Why 2026 Is a Pivotal Year
Since 2007, the river has been governed by Interim Guidelines mainly linked to Lake Mead levels. In 2019, the basin states adopted a Drought Contingency Plan (DCP) to implement extra conservation measures. In 2023, Lower Basin states agreed to conserve 3 MAF before 2026, with the federal government covering 2.3 MAF. However, these guidelines will expire in 2026. The seven basin states have not reached an agreement on a unified plan beyond 2026. Instead, they presented competing proposals to the Bureau of Reclamation in 2024. The main disagreement centers on which basin should shoulder the burden of the shortage.
Lower Basin Proposal
- Shortages triggered by total basin storage
- Shared conservation obligations between Upper and Lower Basins
- Average reductions of approximately 1.5 MAF under most conditions
Upper Basin Proposal
- Shortages tied to combined levels of Lake Mead and Lake Powell
- Reduced releases from Lake Powell during low storage years
- Potentially less downstream water than historical expectations
Federal Authority
If states cannot agree, the Bureau of Reclamation has made it clear that it will act. A formal review under the National Environmental Policy Act (NEPA) is underway, and Reclamation has outlined five potential management pathways:
- No Action — Revert to pre-2007 rules
- Federal Authorities — Shortages imposed solely under federal statutory authority
- Federal Authorities Hybrid — Basin-wide proportional shortages
- Cooperative Conservation — Incentivized conservation and stewardship
- Basin Hybrid — Combination of state proposals
The important takeaway for landowners: federal leverage is increasing. Control over major infrastructure, the Hoover Dam and the Glen Canyon Dam, gives the federal government significant influence if negotiations fail.

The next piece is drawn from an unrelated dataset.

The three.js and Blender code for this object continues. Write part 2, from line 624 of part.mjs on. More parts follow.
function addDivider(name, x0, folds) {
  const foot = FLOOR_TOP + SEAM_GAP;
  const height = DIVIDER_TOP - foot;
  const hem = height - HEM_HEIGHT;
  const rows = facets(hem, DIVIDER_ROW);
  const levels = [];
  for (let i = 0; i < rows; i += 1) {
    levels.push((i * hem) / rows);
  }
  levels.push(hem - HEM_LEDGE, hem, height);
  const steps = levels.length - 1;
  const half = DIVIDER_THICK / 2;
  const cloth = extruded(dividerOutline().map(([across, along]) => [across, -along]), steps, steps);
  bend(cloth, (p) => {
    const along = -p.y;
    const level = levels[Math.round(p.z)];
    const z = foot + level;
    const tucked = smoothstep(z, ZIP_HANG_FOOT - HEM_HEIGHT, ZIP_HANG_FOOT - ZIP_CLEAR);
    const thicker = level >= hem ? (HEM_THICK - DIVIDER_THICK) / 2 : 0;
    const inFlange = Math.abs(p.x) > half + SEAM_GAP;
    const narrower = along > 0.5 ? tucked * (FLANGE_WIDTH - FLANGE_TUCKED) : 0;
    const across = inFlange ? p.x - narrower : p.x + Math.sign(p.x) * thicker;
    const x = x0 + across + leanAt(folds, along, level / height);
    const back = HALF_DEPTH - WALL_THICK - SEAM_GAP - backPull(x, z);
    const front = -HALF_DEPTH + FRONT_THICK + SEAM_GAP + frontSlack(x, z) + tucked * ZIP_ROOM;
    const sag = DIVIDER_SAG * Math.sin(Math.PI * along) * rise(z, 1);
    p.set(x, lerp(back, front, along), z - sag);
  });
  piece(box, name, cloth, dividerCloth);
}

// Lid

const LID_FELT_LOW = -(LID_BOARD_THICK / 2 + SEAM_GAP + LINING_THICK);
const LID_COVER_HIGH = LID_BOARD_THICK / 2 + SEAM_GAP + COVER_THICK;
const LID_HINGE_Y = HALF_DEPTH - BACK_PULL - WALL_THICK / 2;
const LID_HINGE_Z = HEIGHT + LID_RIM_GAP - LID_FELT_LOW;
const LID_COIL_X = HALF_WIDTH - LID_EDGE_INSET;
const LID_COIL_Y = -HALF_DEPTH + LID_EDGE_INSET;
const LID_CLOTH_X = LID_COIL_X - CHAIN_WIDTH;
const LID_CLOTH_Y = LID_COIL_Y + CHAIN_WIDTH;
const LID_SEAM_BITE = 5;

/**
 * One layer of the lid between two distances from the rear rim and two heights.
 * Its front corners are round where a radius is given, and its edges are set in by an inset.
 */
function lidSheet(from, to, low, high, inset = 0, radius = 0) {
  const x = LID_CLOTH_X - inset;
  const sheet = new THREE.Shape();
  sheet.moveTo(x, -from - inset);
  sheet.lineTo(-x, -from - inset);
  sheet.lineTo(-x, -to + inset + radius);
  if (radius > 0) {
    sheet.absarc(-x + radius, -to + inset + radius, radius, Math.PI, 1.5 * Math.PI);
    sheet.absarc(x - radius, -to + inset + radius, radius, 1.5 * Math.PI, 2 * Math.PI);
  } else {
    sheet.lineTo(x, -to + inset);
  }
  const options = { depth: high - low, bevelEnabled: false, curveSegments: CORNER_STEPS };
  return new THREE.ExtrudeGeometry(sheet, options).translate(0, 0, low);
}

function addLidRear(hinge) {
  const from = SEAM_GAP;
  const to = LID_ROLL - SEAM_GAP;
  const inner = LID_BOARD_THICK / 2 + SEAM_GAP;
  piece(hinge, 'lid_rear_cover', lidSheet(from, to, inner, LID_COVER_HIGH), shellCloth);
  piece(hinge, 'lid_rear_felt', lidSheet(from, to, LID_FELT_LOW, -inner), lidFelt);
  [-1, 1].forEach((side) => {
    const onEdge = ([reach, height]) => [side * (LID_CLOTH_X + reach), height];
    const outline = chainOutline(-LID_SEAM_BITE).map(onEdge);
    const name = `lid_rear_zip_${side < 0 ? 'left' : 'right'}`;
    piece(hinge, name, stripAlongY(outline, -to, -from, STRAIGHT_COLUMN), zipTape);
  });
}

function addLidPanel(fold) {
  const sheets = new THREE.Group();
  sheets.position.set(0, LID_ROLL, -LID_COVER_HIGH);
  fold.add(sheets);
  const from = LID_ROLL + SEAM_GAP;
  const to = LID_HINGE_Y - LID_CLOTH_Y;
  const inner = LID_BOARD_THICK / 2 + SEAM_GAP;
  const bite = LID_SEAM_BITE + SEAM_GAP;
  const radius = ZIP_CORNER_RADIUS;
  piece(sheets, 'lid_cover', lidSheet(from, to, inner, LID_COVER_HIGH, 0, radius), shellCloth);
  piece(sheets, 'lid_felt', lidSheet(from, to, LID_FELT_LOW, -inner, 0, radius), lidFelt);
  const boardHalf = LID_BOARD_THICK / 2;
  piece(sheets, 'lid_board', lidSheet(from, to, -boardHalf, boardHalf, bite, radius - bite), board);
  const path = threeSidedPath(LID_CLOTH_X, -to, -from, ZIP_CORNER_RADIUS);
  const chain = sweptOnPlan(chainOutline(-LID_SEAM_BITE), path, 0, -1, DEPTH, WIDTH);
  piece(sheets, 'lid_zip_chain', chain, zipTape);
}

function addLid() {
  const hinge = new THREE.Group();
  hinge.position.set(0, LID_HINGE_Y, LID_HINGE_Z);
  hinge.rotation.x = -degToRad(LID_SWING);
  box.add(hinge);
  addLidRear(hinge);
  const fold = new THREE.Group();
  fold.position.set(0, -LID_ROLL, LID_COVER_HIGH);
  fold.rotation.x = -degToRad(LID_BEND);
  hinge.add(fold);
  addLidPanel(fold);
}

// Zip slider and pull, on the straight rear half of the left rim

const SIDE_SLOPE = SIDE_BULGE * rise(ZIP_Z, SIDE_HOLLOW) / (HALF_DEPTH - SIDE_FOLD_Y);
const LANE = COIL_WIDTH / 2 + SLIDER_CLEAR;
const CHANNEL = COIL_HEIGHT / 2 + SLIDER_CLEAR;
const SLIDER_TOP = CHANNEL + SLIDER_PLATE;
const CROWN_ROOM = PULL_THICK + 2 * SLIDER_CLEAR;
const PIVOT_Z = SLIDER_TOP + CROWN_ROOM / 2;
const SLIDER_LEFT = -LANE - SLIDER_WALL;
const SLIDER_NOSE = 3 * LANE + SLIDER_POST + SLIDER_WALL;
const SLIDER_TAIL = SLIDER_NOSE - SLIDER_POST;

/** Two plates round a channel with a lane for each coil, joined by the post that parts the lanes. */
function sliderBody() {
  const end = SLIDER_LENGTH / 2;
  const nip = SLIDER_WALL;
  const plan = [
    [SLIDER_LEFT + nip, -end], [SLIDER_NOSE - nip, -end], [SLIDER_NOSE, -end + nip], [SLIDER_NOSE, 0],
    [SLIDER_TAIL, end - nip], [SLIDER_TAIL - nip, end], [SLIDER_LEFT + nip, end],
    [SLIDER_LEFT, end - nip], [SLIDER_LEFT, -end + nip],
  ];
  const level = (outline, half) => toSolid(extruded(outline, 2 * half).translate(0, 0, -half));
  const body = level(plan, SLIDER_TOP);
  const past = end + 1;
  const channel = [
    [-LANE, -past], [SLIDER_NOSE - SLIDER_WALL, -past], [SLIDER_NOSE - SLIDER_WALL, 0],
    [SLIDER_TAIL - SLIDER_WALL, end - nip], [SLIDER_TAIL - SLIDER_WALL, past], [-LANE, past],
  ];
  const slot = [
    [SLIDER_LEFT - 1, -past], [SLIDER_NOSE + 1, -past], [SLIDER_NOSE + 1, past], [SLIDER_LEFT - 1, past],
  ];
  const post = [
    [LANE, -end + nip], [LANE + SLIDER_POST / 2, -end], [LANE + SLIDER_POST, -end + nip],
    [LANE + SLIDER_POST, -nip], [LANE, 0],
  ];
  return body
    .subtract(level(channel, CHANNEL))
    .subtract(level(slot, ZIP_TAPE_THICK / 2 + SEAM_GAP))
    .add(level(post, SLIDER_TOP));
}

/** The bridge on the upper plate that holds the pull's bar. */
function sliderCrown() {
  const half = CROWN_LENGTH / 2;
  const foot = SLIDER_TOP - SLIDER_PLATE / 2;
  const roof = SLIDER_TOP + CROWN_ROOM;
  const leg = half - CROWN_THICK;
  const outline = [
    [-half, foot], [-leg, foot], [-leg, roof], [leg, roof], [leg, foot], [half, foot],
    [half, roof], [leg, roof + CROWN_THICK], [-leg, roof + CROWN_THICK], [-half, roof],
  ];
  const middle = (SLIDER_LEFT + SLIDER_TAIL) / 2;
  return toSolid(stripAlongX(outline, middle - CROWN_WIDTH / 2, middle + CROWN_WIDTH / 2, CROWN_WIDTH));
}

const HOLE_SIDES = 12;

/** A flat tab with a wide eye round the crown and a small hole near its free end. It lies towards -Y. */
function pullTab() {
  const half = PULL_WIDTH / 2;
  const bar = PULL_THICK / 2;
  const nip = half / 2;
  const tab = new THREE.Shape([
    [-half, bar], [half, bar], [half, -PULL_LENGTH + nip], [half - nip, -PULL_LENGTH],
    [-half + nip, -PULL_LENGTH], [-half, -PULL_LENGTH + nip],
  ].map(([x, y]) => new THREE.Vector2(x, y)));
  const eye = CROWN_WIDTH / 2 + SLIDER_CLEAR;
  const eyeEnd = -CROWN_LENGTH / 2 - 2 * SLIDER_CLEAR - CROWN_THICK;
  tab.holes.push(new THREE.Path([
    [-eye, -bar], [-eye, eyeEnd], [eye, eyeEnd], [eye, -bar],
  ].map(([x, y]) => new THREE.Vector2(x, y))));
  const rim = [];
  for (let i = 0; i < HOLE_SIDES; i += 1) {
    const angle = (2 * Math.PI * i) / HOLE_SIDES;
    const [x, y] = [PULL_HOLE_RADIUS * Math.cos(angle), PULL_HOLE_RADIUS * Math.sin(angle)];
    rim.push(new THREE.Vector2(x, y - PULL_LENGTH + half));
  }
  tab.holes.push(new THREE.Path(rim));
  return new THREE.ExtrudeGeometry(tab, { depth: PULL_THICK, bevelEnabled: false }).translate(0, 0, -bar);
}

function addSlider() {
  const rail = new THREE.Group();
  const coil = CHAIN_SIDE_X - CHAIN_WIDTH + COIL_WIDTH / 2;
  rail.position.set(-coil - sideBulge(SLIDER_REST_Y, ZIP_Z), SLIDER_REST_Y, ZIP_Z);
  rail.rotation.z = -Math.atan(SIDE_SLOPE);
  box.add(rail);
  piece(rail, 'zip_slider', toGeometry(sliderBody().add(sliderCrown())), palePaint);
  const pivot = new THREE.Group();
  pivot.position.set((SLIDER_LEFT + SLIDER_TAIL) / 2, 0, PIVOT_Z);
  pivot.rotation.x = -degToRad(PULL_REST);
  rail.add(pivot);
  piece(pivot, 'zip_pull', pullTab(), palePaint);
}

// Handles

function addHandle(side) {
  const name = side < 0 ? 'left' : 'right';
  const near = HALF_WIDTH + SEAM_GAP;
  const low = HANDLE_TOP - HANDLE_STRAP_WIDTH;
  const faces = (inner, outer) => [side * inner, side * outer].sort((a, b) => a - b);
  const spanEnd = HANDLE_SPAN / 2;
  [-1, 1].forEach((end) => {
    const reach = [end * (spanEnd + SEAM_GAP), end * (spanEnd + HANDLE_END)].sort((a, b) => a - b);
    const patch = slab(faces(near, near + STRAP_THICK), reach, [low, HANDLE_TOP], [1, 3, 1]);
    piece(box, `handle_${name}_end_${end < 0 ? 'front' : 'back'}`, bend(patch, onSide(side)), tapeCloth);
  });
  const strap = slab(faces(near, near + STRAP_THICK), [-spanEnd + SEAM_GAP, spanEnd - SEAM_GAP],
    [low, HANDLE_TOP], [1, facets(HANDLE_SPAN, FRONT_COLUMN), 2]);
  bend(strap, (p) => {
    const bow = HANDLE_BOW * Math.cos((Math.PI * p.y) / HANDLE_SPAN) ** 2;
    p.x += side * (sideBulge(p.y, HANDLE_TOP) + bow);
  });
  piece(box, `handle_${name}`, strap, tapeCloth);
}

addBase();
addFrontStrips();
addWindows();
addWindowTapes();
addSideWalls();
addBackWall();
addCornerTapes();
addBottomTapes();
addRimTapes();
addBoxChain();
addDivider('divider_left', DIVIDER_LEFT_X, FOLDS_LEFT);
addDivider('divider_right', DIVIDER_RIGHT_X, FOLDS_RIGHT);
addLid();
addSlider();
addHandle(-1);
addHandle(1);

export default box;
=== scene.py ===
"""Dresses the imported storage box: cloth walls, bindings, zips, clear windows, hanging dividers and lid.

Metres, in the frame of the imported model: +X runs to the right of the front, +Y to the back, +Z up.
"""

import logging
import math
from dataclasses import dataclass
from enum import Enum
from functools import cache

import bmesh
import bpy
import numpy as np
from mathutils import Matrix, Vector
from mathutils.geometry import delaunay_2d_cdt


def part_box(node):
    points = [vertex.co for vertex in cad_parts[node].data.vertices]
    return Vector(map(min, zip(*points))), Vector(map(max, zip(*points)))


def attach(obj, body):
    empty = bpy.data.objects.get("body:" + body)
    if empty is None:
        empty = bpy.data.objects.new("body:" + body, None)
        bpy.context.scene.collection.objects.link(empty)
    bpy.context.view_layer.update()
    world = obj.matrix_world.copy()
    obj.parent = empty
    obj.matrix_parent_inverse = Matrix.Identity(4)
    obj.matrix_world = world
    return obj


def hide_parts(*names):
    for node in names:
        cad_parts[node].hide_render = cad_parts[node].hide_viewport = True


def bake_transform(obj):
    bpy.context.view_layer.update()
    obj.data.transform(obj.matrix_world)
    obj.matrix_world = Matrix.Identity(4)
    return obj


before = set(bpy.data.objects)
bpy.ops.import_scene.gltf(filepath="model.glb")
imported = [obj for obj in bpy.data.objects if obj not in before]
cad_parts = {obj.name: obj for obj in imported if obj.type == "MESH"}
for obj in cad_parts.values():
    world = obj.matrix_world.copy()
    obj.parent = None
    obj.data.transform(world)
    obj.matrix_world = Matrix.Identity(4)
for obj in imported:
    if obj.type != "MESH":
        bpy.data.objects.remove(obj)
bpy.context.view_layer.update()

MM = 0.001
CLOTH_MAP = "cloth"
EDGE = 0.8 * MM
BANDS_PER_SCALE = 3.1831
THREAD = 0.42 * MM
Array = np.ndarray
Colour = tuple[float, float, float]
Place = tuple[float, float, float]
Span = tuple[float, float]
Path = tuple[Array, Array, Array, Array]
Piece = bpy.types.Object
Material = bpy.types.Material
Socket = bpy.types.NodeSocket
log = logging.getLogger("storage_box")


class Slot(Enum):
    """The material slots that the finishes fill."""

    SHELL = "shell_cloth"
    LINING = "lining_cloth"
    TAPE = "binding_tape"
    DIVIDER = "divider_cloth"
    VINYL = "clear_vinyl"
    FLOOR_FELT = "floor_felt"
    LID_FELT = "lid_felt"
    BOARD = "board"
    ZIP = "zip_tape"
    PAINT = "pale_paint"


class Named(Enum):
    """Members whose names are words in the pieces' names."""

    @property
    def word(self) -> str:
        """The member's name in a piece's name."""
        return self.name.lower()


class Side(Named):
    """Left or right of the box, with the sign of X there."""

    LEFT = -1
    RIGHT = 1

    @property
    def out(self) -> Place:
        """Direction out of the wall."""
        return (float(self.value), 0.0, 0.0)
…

Implications for Agricultural Producers and Landowners
Agriculture accounts for about 52% of Colorado River water use. This fact makes producers central to every conservation discussion. Meanwhile, municipal demand keeps rising in Phoenix, Las Vegas, and Los Angeles. The combination of urban growth and extended drought has caused Lake Mead and Lake Powell to reach historically low levels. From a property rights and real estate standpoint, several realities become clear.
1. Reductions Are Likely
Nearly all proposals contemplate basin-wide conservation triggers. Agriculture will almost certainly shoulder a significant share.
2. Compensation Is Political, Not Permanent
Recent agreements cover federal payments for voluntary conservation. However, long-term funding relies on Congressional appropriations. Landowners should not expect permanent compensation arrangements.

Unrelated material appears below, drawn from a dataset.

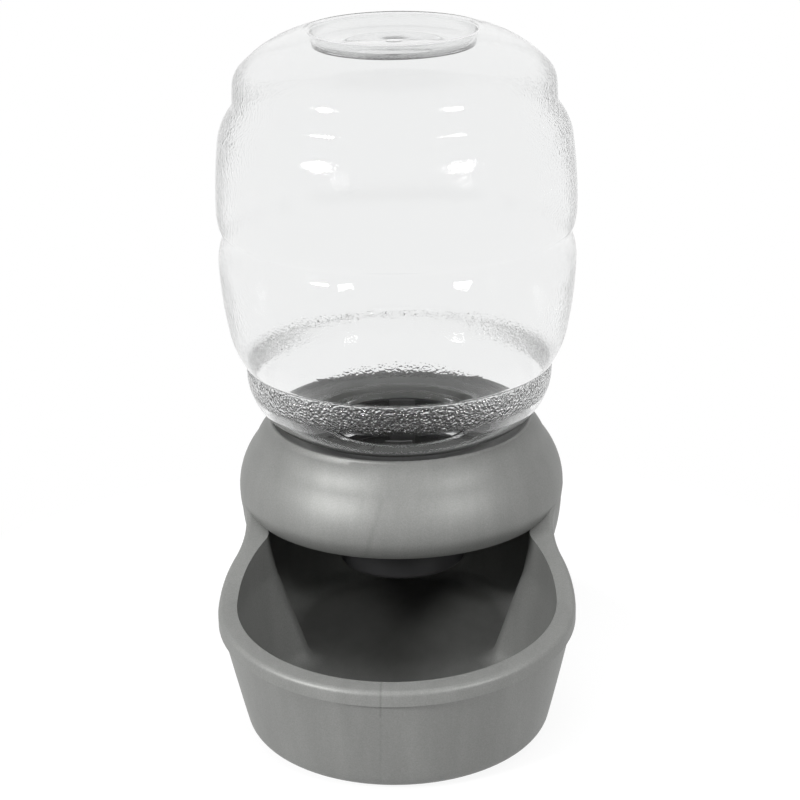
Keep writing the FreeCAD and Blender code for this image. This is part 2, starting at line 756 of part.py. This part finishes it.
def makeDisc(label, lift, thickness, radius="padRadius"):
    body = newBody(label, lift)
    plan = newSketch(body, "discPlan", "XY_Plane")
    drawCircle(plan, "0", "0", radius)
    addPressed(body, "Pad", "disc", plan, thickness)
    return body


def makeFoot(label, x, y):
    body = makeDisc(label, "0", "footThickness", "footRadius")
    body.setExpression("Placement.Base.x", bound(x))
    body.setExpression("Placement.Base.y", bound(f"bottleAxis + {y}"))
    return body


nodes = [makeBase(), makeBottle(), makeCap(), makeGasket(), makeBasket(), makeLid()]
nodes += [
    makeDisc("felt_disc_lower", "ledgeHeight - lowerFeltBottom", "feltThickness"),
    makeDisc("carbon_disc", "ledgeHeight - carbonBottom", "carbonThickness"),
    makeDisc("felt_disc_upper", "ledgeHeight - upperFeltBottom", "feltThickness"),
]
nodes += [makeFoot(label, x, y) for label, (x, y) in footPlaces.items()]
doc.recompute()

for item in doc.Objects:
    if "Invalid" in item.State or "Error" in item.State:
        raise RuntimeError(f"{item.Name}: {item.State}")
for node in nodes:
    if node.Shape.isNull() or not node.Shape.isValid() or len(node.Shape.Solids) != 1:
        raise RuntimeError(f"{node.Label} is not one valid solid")

os.makedirs("parts", exist_ok=True)
for node in nodes:
    node.Shape.exportStep(f"parts/{node.Label}.step")
    box = node.Shape.BoundBox
    print(f"{node.Label}: volume {node.Shape.Volume:.0f}, z {box.ZMin:.2f} to {box.ZMax:.2f}")
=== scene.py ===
import math

import bmesh
import bpy
from mathutils import Matrix, Vector


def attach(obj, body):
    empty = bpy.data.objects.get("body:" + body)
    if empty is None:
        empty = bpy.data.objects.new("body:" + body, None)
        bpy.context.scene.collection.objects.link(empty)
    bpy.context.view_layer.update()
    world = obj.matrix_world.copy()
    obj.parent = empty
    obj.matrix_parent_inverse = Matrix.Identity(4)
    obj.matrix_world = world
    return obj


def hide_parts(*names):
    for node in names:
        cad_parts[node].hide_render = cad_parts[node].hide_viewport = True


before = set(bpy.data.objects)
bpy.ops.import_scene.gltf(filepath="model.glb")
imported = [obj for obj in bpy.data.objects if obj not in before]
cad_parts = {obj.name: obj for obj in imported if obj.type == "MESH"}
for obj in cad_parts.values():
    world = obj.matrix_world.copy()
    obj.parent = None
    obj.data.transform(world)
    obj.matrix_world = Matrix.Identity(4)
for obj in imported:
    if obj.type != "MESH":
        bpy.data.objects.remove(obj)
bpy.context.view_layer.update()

# Gravity pet water dispenser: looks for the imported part. Metres, +Z up, bowl towards -Y.
# Sizes in the dictionaries are millimetres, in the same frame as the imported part.

bottleAxis = 44.9
seatHeight = 123.0


# Mesh helpers

# Points along a line of corners (r, z) or (r, z, rise, turn), arcs bulging by their rise.
def profilePoints(corners, step=0.9, longest=12.0):
    line = []
    for corner, after in zip(corners, corners[1:]):
        start, end = Vector(corner[:2]), Vector(after[:2])
        line.append(start)
        if len(corner) == 2:
            count = max(1, int((end - start).length / longest))
            line += [start.lerp(end, i / count) for i in range(1, count)]
            continue
        rise, turn = corner[2:]
        chord = end - start
        radius = chord.length_squared / (8 * rise) + rise / 2
        left = Vector((-chord.y, chord.x)).normalized()
        centre = (start + end) / 2 + left * (turn * (radius - rise))
        first = math.atan2(start.y - centre.y, start.x - centre.x)
        sweep = 2 * math.asin(min(1, chord.length / 2 / radius)) * turn
        count = max(4, int(abs(sweep) * radius / step))
        for i in range(1, count):
            angle = first + sweep * i / count
            line.append(centre + Vector((math.cos(angle), math.sin(angle))) * radius)
    line.append(Vector(corners[-1][:2]))
    return line


# The wall's other side, moved in along each point's own normal.
def insetLine(line, wall):
    moved = []
    for i, point in enumerate(line):
        before, after = line[max(i - 1, 0)], line[min(i + 1, len(line) - 1)]
        along = (after - before).normalized()
        moved.append(Vector((max(point.x - along.y * wall, 0), point.y + along.x * wall)))
    moved[0].y = line[0].y
    moved[-1].x = 0
    return moved


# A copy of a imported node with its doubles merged, shaded smooth up to a given angle.
def smoothCopy(node, name, angle, doubles=2e-6):
    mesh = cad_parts[node].data.copy()
    mesh.name = name
    thing = bpy.data.objects.new(name, mesh)
    bpy.context.scene.collection.objects.link(thing)
    shape = bmesh.new()
    shape.from_mesh(mesh)
    bmesh.ops.remove_doubles(shape, verts=shape.verts, dist=doubles)
    shape.to_mesh(mesh)
    shape.free()
    if "custom_normal" in mesh.attributes:
        mesh.attributes.remove(mesh.attributes["custom_normal"])
    mesh.shade_smooth()
    mesh.set_sharp_from_angle(angle=math.radians(angle))
    return thing


def addNode(nodes, kind, **values):
    node = nodes.new(kind)
    for key, value in values.items():
        setattr(node, key, value)
    return node


# Geometry Nodes helpers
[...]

3. Senior Water Rights Still Matter
Under the “Law of the River,” water law in the West mainly follows the doctrine of prior appropriation: first in time, first in right. Senior agricultural water rights remain among the most valuable and protected assets in the basin. However, interstate compacts and federal authority add layers of complexity that can influence how shortages are shared. For buyers and sellers of agricultural land, priority date, diversion history, and adjudicated status are no longer just secondary details; they are now key factors in valuation.

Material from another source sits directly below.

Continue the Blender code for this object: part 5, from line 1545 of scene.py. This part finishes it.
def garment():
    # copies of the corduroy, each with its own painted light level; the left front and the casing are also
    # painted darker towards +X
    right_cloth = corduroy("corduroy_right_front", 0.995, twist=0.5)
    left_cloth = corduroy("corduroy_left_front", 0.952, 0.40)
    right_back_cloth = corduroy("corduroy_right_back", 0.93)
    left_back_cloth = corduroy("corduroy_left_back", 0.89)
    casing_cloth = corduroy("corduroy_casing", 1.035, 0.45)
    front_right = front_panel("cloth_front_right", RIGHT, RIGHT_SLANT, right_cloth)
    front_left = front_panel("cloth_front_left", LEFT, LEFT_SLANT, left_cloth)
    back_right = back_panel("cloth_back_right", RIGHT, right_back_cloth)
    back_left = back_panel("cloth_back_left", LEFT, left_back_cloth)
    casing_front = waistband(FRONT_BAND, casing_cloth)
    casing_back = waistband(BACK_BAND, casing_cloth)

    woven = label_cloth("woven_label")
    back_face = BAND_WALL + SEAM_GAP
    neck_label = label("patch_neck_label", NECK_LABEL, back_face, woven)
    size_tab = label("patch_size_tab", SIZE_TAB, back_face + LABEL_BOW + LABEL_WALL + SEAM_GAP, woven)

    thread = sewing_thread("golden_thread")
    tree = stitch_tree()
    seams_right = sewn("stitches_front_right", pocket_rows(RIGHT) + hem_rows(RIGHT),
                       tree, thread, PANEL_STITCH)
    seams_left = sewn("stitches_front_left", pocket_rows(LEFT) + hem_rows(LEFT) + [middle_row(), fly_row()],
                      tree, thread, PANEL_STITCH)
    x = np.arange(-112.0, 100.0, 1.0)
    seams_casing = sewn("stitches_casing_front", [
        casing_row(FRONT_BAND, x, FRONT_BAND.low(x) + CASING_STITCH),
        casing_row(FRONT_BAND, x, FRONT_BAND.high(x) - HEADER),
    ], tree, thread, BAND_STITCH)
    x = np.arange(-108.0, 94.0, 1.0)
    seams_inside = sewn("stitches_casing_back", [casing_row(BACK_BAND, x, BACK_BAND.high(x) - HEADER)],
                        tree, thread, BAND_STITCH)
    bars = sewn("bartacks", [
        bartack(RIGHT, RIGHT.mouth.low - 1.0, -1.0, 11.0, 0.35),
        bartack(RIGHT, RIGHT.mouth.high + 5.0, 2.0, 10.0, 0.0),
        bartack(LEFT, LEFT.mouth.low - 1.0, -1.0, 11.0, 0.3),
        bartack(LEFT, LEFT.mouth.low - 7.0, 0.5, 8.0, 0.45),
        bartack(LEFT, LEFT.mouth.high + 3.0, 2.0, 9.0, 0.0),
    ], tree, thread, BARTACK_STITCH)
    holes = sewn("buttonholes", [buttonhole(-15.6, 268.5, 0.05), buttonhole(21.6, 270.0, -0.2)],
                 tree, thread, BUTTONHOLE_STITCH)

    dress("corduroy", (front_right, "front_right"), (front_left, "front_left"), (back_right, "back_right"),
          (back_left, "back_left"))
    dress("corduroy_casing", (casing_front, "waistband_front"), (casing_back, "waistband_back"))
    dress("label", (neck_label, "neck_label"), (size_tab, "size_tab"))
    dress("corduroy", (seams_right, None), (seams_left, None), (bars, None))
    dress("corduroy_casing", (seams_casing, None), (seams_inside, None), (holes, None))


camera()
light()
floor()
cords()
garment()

4. Water Security Drives Land Value
Water uncertainty raises investment risk. Reliable, senior rights strengthen long-term stability and property value. In today’s environment, irrigated acreage cannot be assessed without a clear understanding of:
- Priority date
- Historical consumptive use
- Storage access
- Interstate compact exposure
- Federal infrastructure dependence
Where Agriculture Must Lead
The Colorado River feeds the nation. The 2026 framework will shape:
- The economic viability of irrigated agriculture
- The strength of rural communities
- The stability of agricultural land markets
- The enforceability of private property rights
Water policy is directly tied to real estate value. Agricultural stakeholders must remain actively engaged in the process and advocate for:
- Recognition and protection of senior water rights
- Preservation of food production as a national priority
- Voluntary, compensated conservation mechanisms
- Equitable burden-sharing between municipal and agricultural users
The Bottom Line for Agricultural Real Estate
As 2026 approaches, the reliability, structure, and enforceability of water rights will play a crucial role in land values across the West. At AGPROfessionals Real Estate, we recognize that agricultural property is more than just acreage; it’s a combination of land, water, rights, and long-term viability. In today’s climate, informed strategy and thorough due diligence are more important than ever.